In fact, Bell told the Las Vegas Review-Journal that a production company once tried making a reality show about him but found there wasn’t enough material: “They couldn’t believe my life was as normal as it is.” He’d worked hard to make it that way—just loping around, as though in exile, in what he called “a small man’s world.”
Bell, born on June 12, 1957, in Portsmouth Va., credited his equanimity to an aunt who had helped raise him. “She always told me, ‘Don’t feel ashamed of yourself. Stand tall. God made you. Be happy and show your pride,’ ” he told the Associated Press.

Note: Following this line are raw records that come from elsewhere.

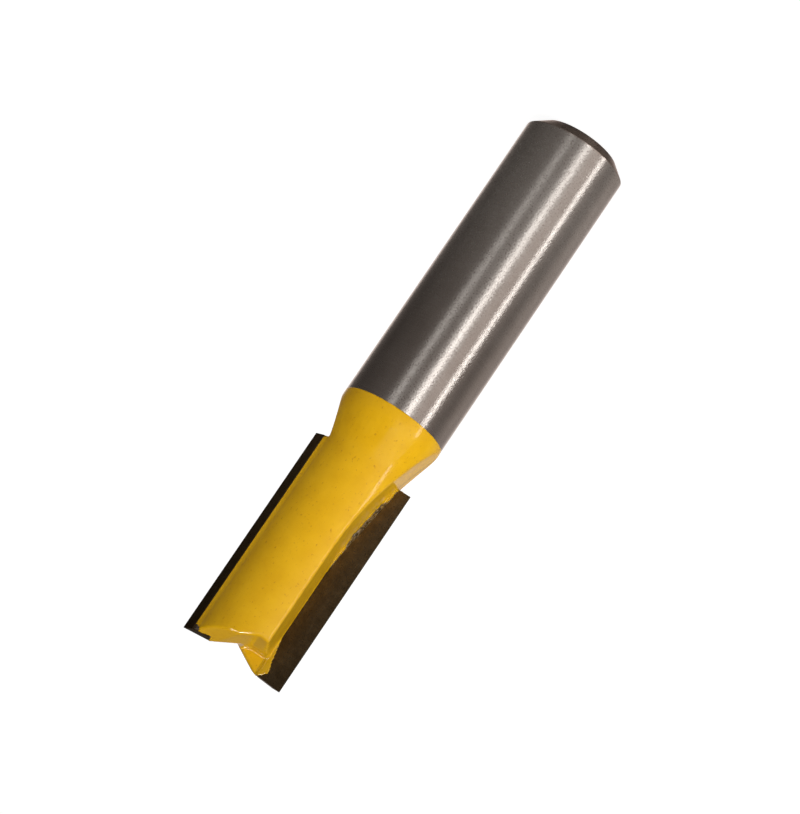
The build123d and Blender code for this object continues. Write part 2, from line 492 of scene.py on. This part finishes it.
def edge_paint(points, number, to_tip, painted, floor_shade):
    """Marks one tooth's paint in painted, and its painted shade on the flute's floor in the last
    argument, and gives the points of its bare seam.
    """
    place = in_tooth(points, number)
    outwards = place[:, 0]
    ahead = place[:, 1] - RAKE_LEVEL
    above = place[:, 2] - TIPS_TOP
    below = CUTTING_END - place[:, 2]
    aside = np.abs(points[:, 0])
    shift = FAR_SHIFT if number == 1 else 0
    own = outwards > 0
    flute = own & (ahead > -FLUTE_BEHIND) & (ahead < FLUTE_AHEAD)
    near = flute & (to_tip < SEAM_REACH)
    rough = np.zeros(len(points))
    rough[near] = ragged(points[near], 7 * number)
    # Painted shade: the paint on the flute's floor beside the tip is made darker
    floor_shade[flute & (ahead < FLOOR_SHADE_LEVEL) & (outwards > FLOOR_SHADE_START)] = 1.0

    # The bare seam beside the tip
    seam = between(above - shift, SEAM_WIDTHS)
    bare = near & painted & (seam > 0) & (to_tip < seam + SEAM_RAGGED * rough)
    painted &= ~bare

    # The paint that runs over the tip's face near the cutting end
    face = own & (np.abs(ahead - COAT_THICKNESS) < COVER_BAND)
    cover = between(below - shift, COVER_WIDTHS)
    painted |= face & (below < COVER_LENGTH) & (aside < cover + COVER_RAGGED * rough)

    # The bare spot behind the cutting corner
    behind = own & (ahead < 0) & (below < SPOT_LENGTH)
    spot = np.hypot(to_tip, below - SPOT_DEPTH)
    painted &= ~(behind & (spot < SPOT_RADIUS) & (aside > SPOT_START))
    return bare


def push_out(points, painted):
    """Moves the painted points off the steel, and keeps all points inside the largest radius."""
    steel = cad_tree(["steel_body"])
    for i in np.nonzero(painted)[0]:
        spot, normal = steel.find_nearest(Vector(points[i]), STEEL_REACH)[:2]
        if spot is not None:
            height = (Vector(points[i]) - spot).dot(normal)
            if height < SKIN_CLEARANCE:
                points[i] += np.array(normal) * (SKIN_CLEARANCE - height)
    beyond = np.hypot(points[:, 0], points[:, 1]) / LARGEST_RADIUS
    points[:, :2] /= np.maximum(beyond, 1)[:, None]


def paint_shell(enamel, braze):
    """The enamel as a thick rounded skin that stops at the tips, and the bare braze seams beside them."""
    points, faces = rounded_head()
    to_tip = distances(points, ["carbide_tip_1", "carbide_tip_2"])
    painted = distances(points, ["enamel_coat"]) + TIP_MARGIN < to_tip
    floor_shade = np.zeros(len(points))
    seams = [edge_paint(points, number, to_tip, painted, floor_shade) for number in (1, 2)]
    painted &= points[:, 2] > PAINT_LINE - SKIN_OVERLAP
    push_out(points, painted)
    shell = new_piece("enamel", points, faces, painted, enamel, RIM, floor_shade)
    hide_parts("enamel_coat")
    for number, bare in enumerate(seams, start=1):
        new_piece(f"braze_seam_{number}", points, faces, bare, braze)


def area_light(name, azimuth, elevation, width, height, radiance):
    """A softbox that faces the bit's middle. A radiance of 1 looks as white paper does in full light."""
    aim = Vector((0, 0, (cad_low.z + cad_high.z) / 2))
    data = bpy.data.lights.new(name, "AREA")
    data.shape = "RECTANGLE"
    data.size, data.size_y = width, height
    data.energy = radiance * pi * width * height
    lamp = bpy.data.objects.new(name, data)
    bpy.context.scene.collection.objects.link(lamp)
    away = direction(azimuth, elevation)
    lamp.location = aim + away * LAMP_DISTANCE
    lamp.rotation_euler = away.to_track_quat("Z", "Y").to_euler()
    return lamp


def room_colours(tree):
    """What the metal and the gloss see: by azimuth, and darker far above and below."""
    place = node(tree, "ShaderNodeTexCoord")
    split = node(tree, "ShaderNodeSeparateXYZ", Vector=place.outputs["Generated"])
    angle = node(tree, "ShaderNodeMath", {"operation": "ARCTAN2"},
                 i0=times(tree, split.outputs["X"], -1.0), i1=times(tree, split.outputs["Y"], -1.0))
    turn = added(tree, 0.5, angle.outputs[0], 1 / radians(360))
    height = added(tree, 0.5, split.outputs["Z"], 0.5)
    around = graded(tree, turn, [(azimuth / 360 + 0.5, tuple(level * w for w in ROOM_WARMTH))
                                 for azimuth, level in ROOM_AROUND])
    upwards = graded(tree, height, [(sin(radians(elevation)) / 2 + 0.5, level)
                                    for elevation, level in ROOM_UPWARDS])
    return tinted(tree, around, upwards)


def add_studio():
    """White backdrop, a dim room on the camera's side, strip lights and a soft key light."""
    scene = bpy.context.scene
    scene.view_settings.view_transform = "Standard"
    world = bpy.data.worlds.new("studio")
    scene.world = world
    world.use_nodes = True
    world.cycles.sampling_method = "NONE"
    tree = world.node_tree
    path = node(tree, "ShaderNodeLightPath")
    lit = either(tree, path.outputs["Is Glossy Ray"], (*ROOM_AMBIENT, 1), room_colours(tree))
    seen = either(tree, path.outputs["Is Camera Ray"], lit, (*WHITE, 1))
    feed(tree, tree.nodes["Background"], Color=seen)

    for name, values in STRIP_LIGHTS.items():
        area_light(name, *values).visible_diffuse = False
    area_light("soft_key", *KEY_LIGHT).visible_glossy = False


def add_floor():
    """A plain pale floor that shows white to the camera and keeps the bit's soft shadow."""
    material, tree, shader = new_material("pale_floor", Roughness=1.0, Specular_IOR_Level=0.0,
                                          Emission_Color=(*WHITE, 1))
    seen = node(tree, "ShaderNodeLightPath").outputs["Is Camera Ray"]
    feed(tree, shader,
         Base_Color=graded(tree, seen, [(0.0, FLOOR_BOUNCE), (1.0, FLOOR_SEEN)]),
         Emission_Strength=times(tree, seen, FLOOR_GLOW))
    shape = bmesh.new()
    bmesh.ops.create_circle(shape, cap_ends=True, segments=FLOOR_SIDES, radius=FLOOR_RADIUS)
    mesh = bpy.data.meshes.new("floor")
    shape.to_mesh(mesh)
    shape.free()
    mesh.materials.append(material)
    floor = bpy.data.objects.new("floor", mesh)
    bpy.context.scene.collection.objects.link(floor)
    floor.visible_glossy = False


add_camera()
looks = paint_nodes()
paint_shell(looks["enamel_coat"], looks["braze_layer_1"])
add_studio()
add_floor()
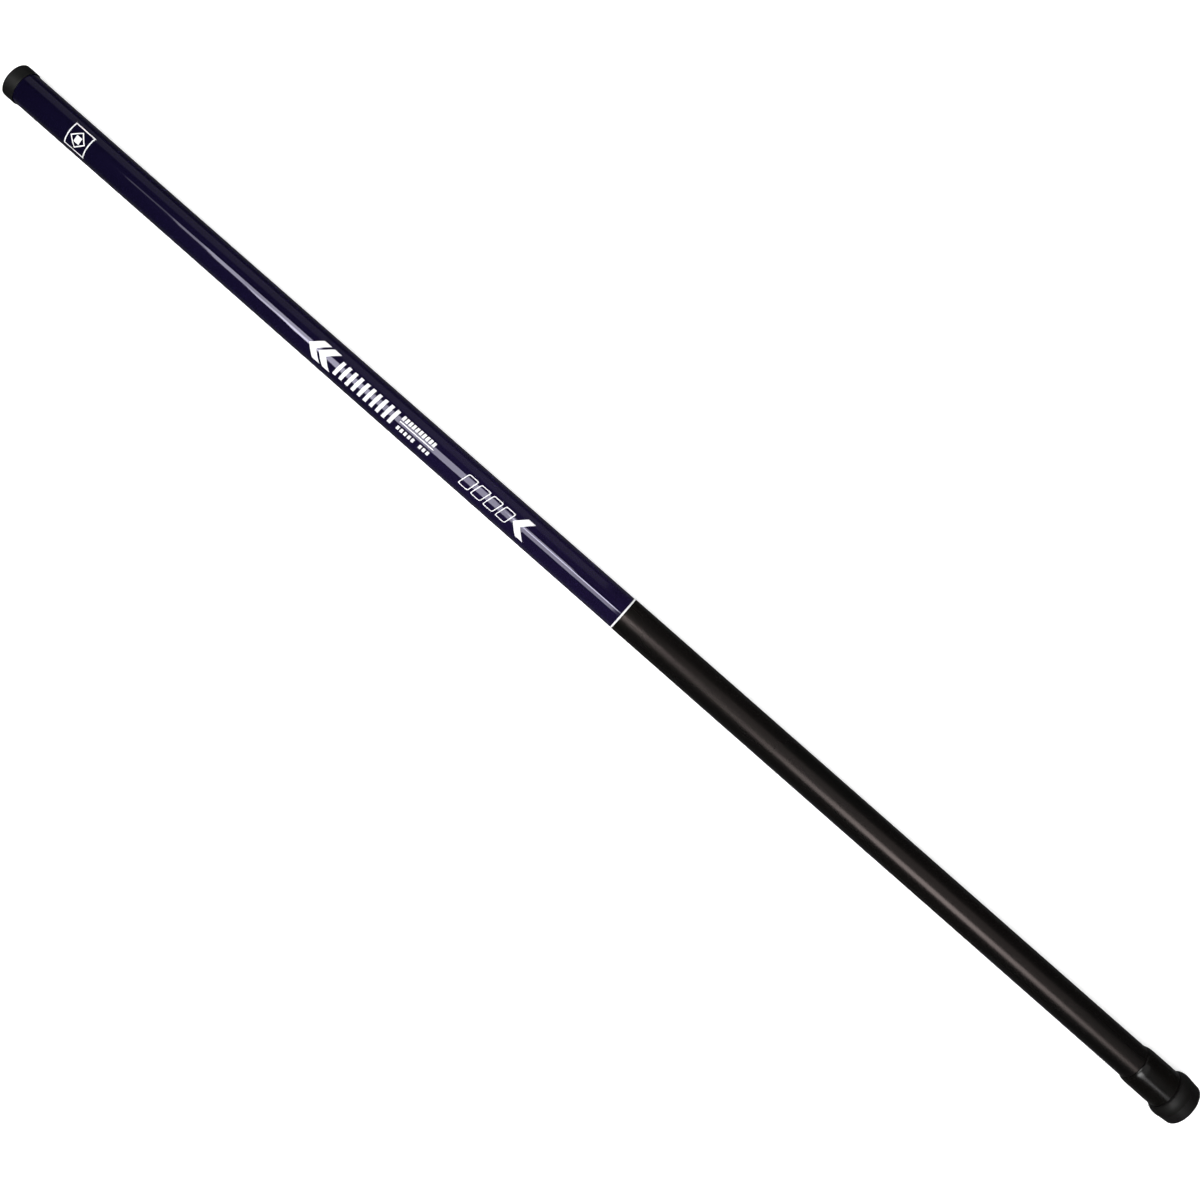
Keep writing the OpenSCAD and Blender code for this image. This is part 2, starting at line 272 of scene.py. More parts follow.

After graduating from Biola University in La Mirada, Calif., in 1982, Bell played basketball with the Harlem Wizards, a Globetrotters-esque troupe, and later attracted serious but fleeting attention from the Los Angeles Clippers in the NBA. (Bell didn’t play for the Globetrotters as is often reported, according to a team spokesperson.) In 1987, he and his then-wife Joyce had their daughter, Dawnie. They divorced in 1992.
Forging connections
From 2000 to 2014, Bell worked as a sheriff’s deputy in Norfolk, Va., one of several law-enforcement jobs he held. When he graduated from the training academy, his boss stood on a chair to pin on his badge.
The shockingness of his height had the effect of getting the prisoners he was guarding to open up to him, Bell said, and gave him an easy inroad to mentor young people in the community. In recent years, he spoke at elementary schools with a program he founded, “Stand Tall Against Bullying.” (Michael Jarrett, who worked with Bell on the program, explained that as a teenager Bell had a friend who was bullied and died by suicide.)

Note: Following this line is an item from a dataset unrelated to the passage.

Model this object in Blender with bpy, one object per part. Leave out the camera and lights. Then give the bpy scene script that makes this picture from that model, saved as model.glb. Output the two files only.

That is, rather than let his size alienate him from other people, Bell used it to forge connections. “Me being so tall, it’s hard to live a normal life,” he told one local TV correspondent who came up to his elbows. “But I always felt that life is a challenge–it’s a challenge for everybody.”
Bell had a lifelong ambition to be an actor and, in 2014, landed a role in “American Horror Story” as a humongous ghost. His highest-profile gig, however, was during the climax of the 1984 Summer Olympics closing ceremony, as a towering alien who emerged from a 50-foot-wide UFO that descended from the sky in a riot of bright light to land at the Los Angeles Memorial Coliseum.
Bell, in a rubberized buglike costume, relayed an intergalactic message of “belief in the limitless possibilities of human achievement,” then raised his webbed, seven-fingered hands in a triumphant salute while the crowd went bananas.
“That is no one on stilts,” ABC broadcaster Jim McKay explained. “That is a man 7 feet, 8 inches tall!”—because, apparently, this was the strangest, most unbelievable part of the whole thing.